Whenever electrons move, current is created. In fact, current measures that movement; specifically, it is the charge that moves divided by the time it takes to move (or, if you've taken calculus, it's the derivative of charge with respect to time). Sometimes, current is steady, like in a simple circuit. Other times, the current changes as time goes by, like in an RLC circuit (a circuit with resistor, inductor and capacitor). Whatever your circuit, you can calculate the amplitude of the current either from an equation or from directly measuring properties of the circuit.

#### TL;DR (Too Long; Didn't Read)

The equation of current in a circuit with a capacitor or an inductor is I=Asin(Bt + C) or I=Acos(Bt + C), where A, B and C are constants.

## Calculating Amplitude from Ohm's Law

The equation for current of a simple circuit is Ohm's law, I=V÷R, where I is current, V is voltage and R is resistance. In this case, the amplitude of the current remains the same and is simply V÷R.

## Calculating Changing Currents

The equation of current in a circuit with a capacitor or an inductor should be in the form I=Asin(Bt + C) or I=Acos(Bt + C), where A, B and C are constants.

You may have a different equation that involves many variables. In such case, solve for current, which should yield an equation in one of the above forms. Whether the equation is expressed in terms of sine or cosine, the coefficient A is the amplitude of the current. (B is angular frequency and C is the phase shift.)

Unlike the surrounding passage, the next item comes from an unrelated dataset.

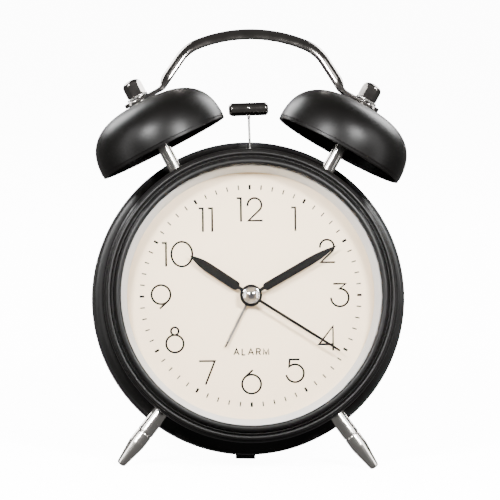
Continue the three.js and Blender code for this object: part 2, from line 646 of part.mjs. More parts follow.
function buildMovement() {
  const m = movement;
  const plateRear = m.plateFrontY + m.plateThickness;
  const front = block(-m.halfWidth, m.halfWidth, m.plateFrontY, plateRear, m.bottomZ, m.topZ);
  const middleHole = bar(dial.hole, m.plateFrontY - past, plateRear + past, facets.medium);
  addPart('movement_plate', cut(front, middleHole), whitePlastic);
  const tub = block(-m.halfWidth, m.halfWidth, m.housingFrontY, m.housingRearY, m.bottomZ, m.topZ);
  const room = block(
    -m.halfWidth + m.wall, m.halfWidth - m.wall, m.housingFrontY - past, m.housingRearY - m.wall,
    m.bottomZ + m.wall, m.topZ - m.wall,
  );
  const holes = [-1, 1].map((side) => (
    bar(arbor.hole, m.housingRearY - arbor.holeDepth, m.housingRearY + past, facets.small, side * arbor.offset)
  ));
  addPart('movement_housing', cut(tub, room, ...holes), whitePlastic);

  const c = coil;
  const winding = crossBar(c.radius, c.windingLength, facets.medium);
  const bobbin = crossBar(c.core, c.length, facets.small);
  addPart('stepper_coil', join(winding, bobbin).translate(c.x, c.y, c.z), copper);
  const s = stator;
  const yoke = block(-s.halfWidth, s.halfWidth, s.frontY - s.thickness, s.frontY, s.bottomZ, s.topZ);
  addPart('stator', yoke, steel);
  const b = board;
  const boardRear = b.frontY + b.thickness;
  const card = block(-b.halfWidth, b.halfWidth, b.frontY, boardRear, b.bottomZ, b.topZ);
  const chipBody = block(
    -chip.halfWidth, chip.halfWidth, boardRear - lap, boardRear + chip.height,
    b.bottomZ + chip.margin, b.topZ - chip.margin,
  );
  const crystalCan = crossBar(crystal.radius, crystal.length, facets.small);
  crystalCan.translate(crystal.x, boardRear + crystal.lift, (b.bottomZ + b.topZ) / 2);
  addPart('circuit_board', join(card, chipBody, crystalCan), greenBoard);
}

// ---- Bells, handle and feet ------------------------------------------------

function hexagon(flats, hole) {
  const shape = new THREE.Shape();
  const corner = flats / 2 / Math.cos(Math.PI / 6);
  for (let i = 0; i < 6; i += 1) {
    const angle = Math.PI * i / 3;
    shape[i ? 'lineTo' : 'moveTo'](corner * Math.cos(angle), corner * Math.sin(angle));
  }
  if (hole) shape.holes.push(roundHole(hole));
  return shape;
}

function riser(shape, bottomZ, height, curveSegments = 6) {
  const geometry = new THREE.ExtrudeGeometry(shape, { depth: height, bevelEnabled: false, curveSegments });
  return geometry.translate(0, 0, bottomZ);
}

// Superellipse dome: |r/R|^n + |z/H|^n = 1, walked from the rim to the bolt hole.
function domeProfile(radius, height, hole, count) {
  const last = Math.acos((hole / radius) ** (bell.power / 2));
  return Array.from({ length: count + 1 }, (_, i) => {
    const t = last * i / count;
    return [radius * Math.cos(t) ** (2 / bell.power), height * Math.sin(t) ** (2 / bell.power)];
  });
}

function bellGeometry() {
  const outside = domeProfile(bell.radius, bell.height, bell.hole, bell.rings);
  const inside = domeProfile(bell.radius - bell.wall, bell.height - bell.wall, bell.hole, bell.rings - 1);
  return upright(turned([...outside, ...inside.reverse(), outside[0]], facets.bell));
}

function washerShape() {
  const shape = new THREE.Shape();
  const points = 4 * washer.teeth;
  for (let i = 0; i < points; i += 1) {
    const angle = 2 * Math.PI * i / points;
    const radius = i % 4 < 2 ? washer.outer : washer.root;
    shape[i ? 'lineTo' : 'moveTo'](radius * Math.cos(angle), radius * Math.sin(angle));
  }
  shape.holes.push(roundHole(washer.inner));
  return shape;
}

function capNutGeometry() {
  const n = capNut;
  const hex = riser(hexagon(n.flats), n.bottomZ, n.hexHeight);
  const domeFoot = n.bottomZ + n.hexHeight - n.domeSink;
  const domeHeight = n.height - n.hexHeight + n.domeSink;
  const outline = domeProfile(n.flats / 2, domeHeight, n.domeTip, arcSteps.nutDome);
  const dome = outline.map(([r, z]) => [r, z + domeFoot]);
  dome[dome.length - 1][0] = 0;
  const cap = upright(turned([[0, dome[0][1]], ...dome], facets.medium));
  const bore = upright(bar(n.bore, n.bottomZ - past, n.bottomZ + n.boreDepth, facets.small));
  return cut(join(hex, cap), bore);
}

function innerNutGeometry() {
  return riser(hexagon(innerNut.flats, innerNut.bore), innerNut.circle - innerNut.height, innerNut.height);
}

function buildBells() {
  for (const [label, side] of [['left', -1], ['right', 1]]) {
    const frame = new THREE.Group();
    frame.position.set(side * bellFrame.x, 0, bellFrame.z);
    frame.rotation.y = side * bellFrame.tilt;
    clock.add(frame);
    addPart(`bell_${label}`, bellGeometry(), blackPaint, frame);
    const profile = [
      [0, post.studBottomZ], [post.stud, post.studBottomZ], [post.stud, post.footZ], [post.radius, post.footZ],
      [post.radius, post.shoulderZ], [post.stud, post.shoulderZ], [post.stud, post.studTopZ], [0, post.studTopZ],
    ];
    addPart(`bell_post_${label}`, upright(turned(profile, facets.medium)), nickel, frame);
    addPart(`lock_washer_${label}`, riser(washerShape(), washer.bottomZ, washer.thickness), steel, frame);
    addPart(`cap_nut_${label}`, capNutGeometry(), gunmetal, frame);
    // The nut inside the case lies on the same bolt, measured from the rim's plane.
    const reach = bellFrame.x * Math.sin(bellFrame.tilt) + bellFrame.z * Math.cos(bellFrame.tilt);
    addPart(`post_nut_${label}`, innerNutGeometry().translate(0, 0, -reach), steel, frame);
  }
}

// Points of the handle's centre line from the left bend to the right bend.
function handlePath() {
  const h = handle;
  const bendZ = tab.bottomZ + h.depth / 2;
  const bend = new THREE.Vector3(tab.bendX, 0, bendZ);
  bend.applyAxisAngle(new THREE.Vector3(0, 1, 0), bellFrame.tilt);
  bend.add(new THREE.Vector3(bellFrame.x, 0, bellFrame.z));
  const rise = Math.PI / 2;
  const arch = arcPoints(0, h.topZ - h.archRadius, h.archRadius, rise, rise - h.archAngle, arcSteps.arch);
  const [endX, endZ] = arch[arch.length - 1];
  const shoulderX = endX - h.shoulderRadius * Math.sin(h.archAngle);
  const shoulderZ = endZ - h.shoulderRadius * Math.cos(h.archAngle);
  const shoulder = arcPoints(
    shoulderX, shoulderZ, h.shoulderRadius, rise - h.archAngle, rise - h.legAngle, arcSteps.shoulder,
  );
  const [legX, legZ] = shoulder[shoulder.length - 1];
  const leg = h.legShares.map((t) => [legX + (bend.x - legX) * t, legZ + (bend.z - legZ) * t]);
  const half = [...arch, ...shoulder.slice(1), ...leg];
  const mirrored = half.slice(1).reverse().map(([x, z]) => [-x, z]);
  return [...mirrored, ...half].map(([x, z]) => new THREE.Vector3(x, 0, z));
}

// Section of the pressed strip: a rounded channel, open on the side that faces the bells.
function channelShape() {
  const half = handle.width / 2;
  const low = handle.depth / 2;
  const shape = new THREE.Shape();
  shape.moveTo(half, low);
  shape.absellipse(0, low, half, handle.depth, 0, -Math.PI, true);
  const innerHalf = half - handle.skin;
  shape.lineTo(-innerHalf, low);
  shape.absellipse(0, low, innerHalf, handle.depth - handle.skin, -Math.PI, 0, false);
  return shape;
}

function buildHandle() {
  const path = new THREE.CatmullRomCurve3(handlePath(), false, 'centripetal');
  const sweep = { steps: handle.steps, extrudePath: path, curveSegments: 4 };
  const strip = new THREE.ExtrudeGeometry(channelShape(), sweep);
  const tabs = [-1, 1].map((side) => {
    const half = tab.width / 2;
    const rootHalf = half * tab.rootShare;
    const shape = new THREE.Shape();
    shape.moveTo(tab.bendX - past, -rootHalf);
    shape.lineTo(tab.outerX - half, -half);
    shape.absarc(tab.outerX - half, 0, half, -Math.PI / 2, Math.PI / 2, false);
    shape.lineTo(tab.bendX - past, rootHalf);
    shape.holes.push(roundHole(tab.hole));
    const flat = riser(shape, tab.bottomZ, tab.thickness);
    if (side < 0) flat.rotateZ(Math.PI);
    return inBellFrame(flat, side);
  });
  addPart('handle', join(strip, ...tabs), gunmetal);
}

function buildFeet() {
  for (const [label, side] of [['left', -1], ['right', 1]]) {
    const f = foot;
    const round = f.tipRound;
    const tip = arcPoints(f.tipRadius - round, f.tipR - round, round, 0, Math.PI / 2, arcSteps.footTip);
    const profile = [
      [0, f.studR], [f.stud, f.studR], [f.stud, f.rootR], [f.radius, f.rootR], [f.radius, f.taperR],
      ...tip, [0, f.tipR],
    ];
    const leg = inFootFrame(upright(turned(profile, facets.medium)), side);
    addPart(`foot_${label}`, cut(leg, belowTable()), nickel);
    addPart(`foot_nut_${label}`, inFootFrame(innerNutGeometry(), side), steel);
  }
  const p = restPad;
  const heel = block(-p.halfWidth, p.halfWidth, p.frontY, p.rearY, p.bottomZ, -caseDrum.inner);
  const underCase = bar(caseDrum.radius + gap, p.frontY - past, p.rearY + past, 2 * facets.large);
  addPart('rest_pad', cut(heel, underCase, belowTable()), blackRubber);
}

// ---- Bell hammer and its drive ---------------------------------------------

function buildHammer() {
  const h = hammer;
  const frame = new THREE.Group();
  frame.position.z = h.pivotZ;
  frame.rotation.y = h.restTilt;
  clock.add(frame);
  const r = h.headRadius;
  const halfLength = h.headLength / 2;
  const profile = [
    [0, -halfLength], [r - h.chamfer, -halfLength], [r, -halfLength + h.chamfer],
    [r, halfLength - h.chamfer], [r - h.chamfer, halfLength], [0, halfLength],
  ];
  const head = turned(profile, facets.medium).rotateZ(Math.PI / 2).translate(0, 0, h.headZ);
  addPart('hammer_head', head, gunmetal, frame);
  const wireTop = h.headZ - h.headRadius - gap;
  const wire = upright(bar(h.wire, h.wireFootZ, wireTop, facets.small));
  const hub = bar(h.hubRadius, h.hubFrontY, h.hubRearY, facets.medium);
  const fork = block(
    -h.forkHalfWidth, h.forkHalfWidth, h.forkFrontY, h.forkFrontY + h.forkThickness, h.forkEndZ, 0,
  );
  const notch = block(
    -h.notchHalf, h.notchHalf, h.forkFrontY - past, h.hubRearY + past, h.forkEndZ - past, h.notchTopZ,
  );
  const bore = bar(h.hubBore, h.hubFrontY - past, h.hubRearY + past, facets.medium);
  addPart('hammer_arm', cut(join(wire, hub, fork), notch, bore), steel, frame);

  const b = bracket;
  const rear = b.frontY + b.thickness;
  const sheet = block(b.left, b.right, b.frontY, rear, b.bottomZ, b.topZ);
  const pin = bar(b.pinRadius, b.pinFrontY, rear, facets.small, 0, h.pivotZ);
  const motorX = (gears.crankWheel.teeth + gears.motorPinion.teeth) * gears.crankWheel.module / 2;
  const axleHole = bar(b.axleHole, b.frontY - past, rear + past, facets.small, 0, crank.z);
  const shaftHole = bar(b.shaftHole, b.frontY - past, rear + past, facets.small, motorX, crank.z);
  addPart('hammer_bracket', cut(join(sheet, pin), axleHole, shaftHole), steel);

  const axle = bar(crank.axle, crank.axleFrontY, crank.axleRearY, facets.small);
  const crankPin = bar(crank.pinRadius, crank.pinFrontY, crank.pinRearY, facets.small, 0, -crank.pinOffset);
  const wheel = gear(gears.crankWheel, 0);
  addPart('crank_wheel', join(wheel, axle, crankPin), whitePlastic).position.z = crank.z;
  const pinionShaft = bar(motor.shaft, motor.shaftFrontY, motor.frontY - gap, facets.small);
  const pinion = gear(gears.motorPinion, meshPhase(gears.motorPinion, Math.PI));
  addPart('motor_pinion', join(pinion, pinionShaft), brass).position.set(motorX, 0, crank.z);
  addPart('bell_motor', bar(motor.radius, motor.frontY, motor.rearY, facets.medium, motorX, crank.z), steel);
}

// ---- Assembly --------------------------------------------------------------

buildCaseDrum();
buildFront();
buildBack();
buildBatteryBay();
buildSwitch();
buildHands();
buildMotionWork();
buildMovement();
buildBells();
buildHandle();
buildFeet();
buildHammer();

// Lean the clock back, stand it on the table and centre it over the origin.
clock.rotation.x = -stance.lean;
clock.position.z = stance.dialHeight;
const alarmClock = new THREE.Group();
alarmClock.add(clock);
alarmClock.updateMatrixWorld(true);
const extent = new THREE.Box3().setFromObject(alarmClock, true);
clock.position.y = -(extent.min.y + extent.max.y) / 2;

export default alarmClock;
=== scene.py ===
import json
import math
import bmesh
import bpy
import numpy as np
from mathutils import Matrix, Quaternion, Vector


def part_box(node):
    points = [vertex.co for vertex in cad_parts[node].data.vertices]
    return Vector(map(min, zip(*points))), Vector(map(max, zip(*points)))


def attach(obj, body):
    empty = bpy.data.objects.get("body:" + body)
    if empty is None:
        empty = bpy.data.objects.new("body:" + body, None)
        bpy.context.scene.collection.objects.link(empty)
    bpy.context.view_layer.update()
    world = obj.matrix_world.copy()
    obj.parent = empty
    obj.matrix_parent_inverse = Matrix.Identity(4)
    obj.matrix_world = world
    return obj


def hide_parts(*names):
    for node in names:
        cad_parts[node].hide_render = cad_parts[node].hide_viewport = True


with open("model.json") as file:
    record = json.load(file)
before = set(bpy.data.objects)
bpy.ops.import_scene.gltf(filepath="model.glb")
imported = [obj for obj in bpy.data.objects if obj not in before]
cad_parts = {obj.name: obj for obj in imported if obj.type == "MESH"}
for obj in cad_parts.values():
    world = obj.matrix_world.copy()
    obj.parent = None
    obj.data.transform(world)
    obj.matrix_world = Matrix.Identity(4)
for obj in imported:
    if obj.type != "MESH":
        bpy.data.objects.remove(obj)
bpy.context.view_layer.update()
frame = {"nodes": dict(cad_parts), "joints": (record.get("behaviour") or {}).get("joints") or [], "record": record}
print("frame loaded:", len(frame["nodes"]), "nodes")

mm = 0.001
joints = {joint["name"]: joint for joint in frame["joints"]}

# The clock's own frame: right, back and up, in millimetres from the dial's centre.
dialCentre = np.array(joints["minute_spin"]["pos_m"])
backAxis = np.array(joints["minute_spin"]["axis"])
rightAxis = np.array([1.0, 0.0, 0.0])
clockAxes = np.column_stack([rightAxis, backAxis, np.cross(rightAxis, backAxis)])

# Columns are a turned shape's two cross axes and its own axis, here from the dial to the back.
dialAxes = np.array([[1.0, 0, 0], [0, 0, 1], [0, 1, 0]])


def toRow(points):
    # Row place = dial centre + right * x + back * y + up * z.
    return dialCentre + mm * np.asarray(points, float) @ clockAxes.T


def tiltedAxes(angle):
    # Axis leans from 12 o'clock towards the right by the angle.
    s, c = math.sin(angle), math.cos(angle)
    return np.array([[c, 0, s], [0, 1, 0], [-s, 0, c]])


# Camera first: a long lens, a little left of the dial and a little above the table.
camera = {
    "azimuth": -2.6, "elevation": 7.3, "distance": 2.5, "roll": 1.1,
    "aimRight": -0.1, "aimUp": 17.5, "frameWidth": 186.7, "sensor": 36,
}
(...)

## Calculating Amplitude from a Circuit

Set up your circuit as desired and connect it, in parallel, to an oscilloscope. You should see a sinusoidal curve on the oscilloscope; the signal represents the voltage through the circuit.

## Measure Voltage with Oscilloscope

Count the number of vertical grid lines, called divisions, on the oscilloscope from the center of the wave to its peak. Now check your "volts per division" setting on the oscilloscope. Multiply that setting by the number of divisions to determine the voltage at the peak. For example, if your peak is 4 divisions above the center of the graph, and the oscilloscope is set to 5 V per division, then your peak voltage is 20 volts. This peak voltage is the voltage amplitude.

Find the angular frequency of the wave. First count the number of horizontal grid lines/ divisions that the wave takes to complete one period. Check your "seconds per division" setting on the oscilloscope and multiply that by the number of divisions to determine the time period of the wave. For example, if a period is 5 divisions, and the oscilloscope is set to 1 ms per division, then your period is 5ms, or 0.005s.

Take the reciprocal of the period, and multiply that answer by 2π (π≈3.1416). That’s your angular frequency.

## Convert Voltage Measurement to Current

Convert voltage amplitude to current amplitude. The equation you use for the conversion will depend on what components you have in your circuit. If you have only a generator and a capacitor, multiply the voltage by the angular frequency and by capacitance. If you have only a generator and an inductor, divide the voltage by the angular frequency and by inductance. More complicated circuits require more complicated equations.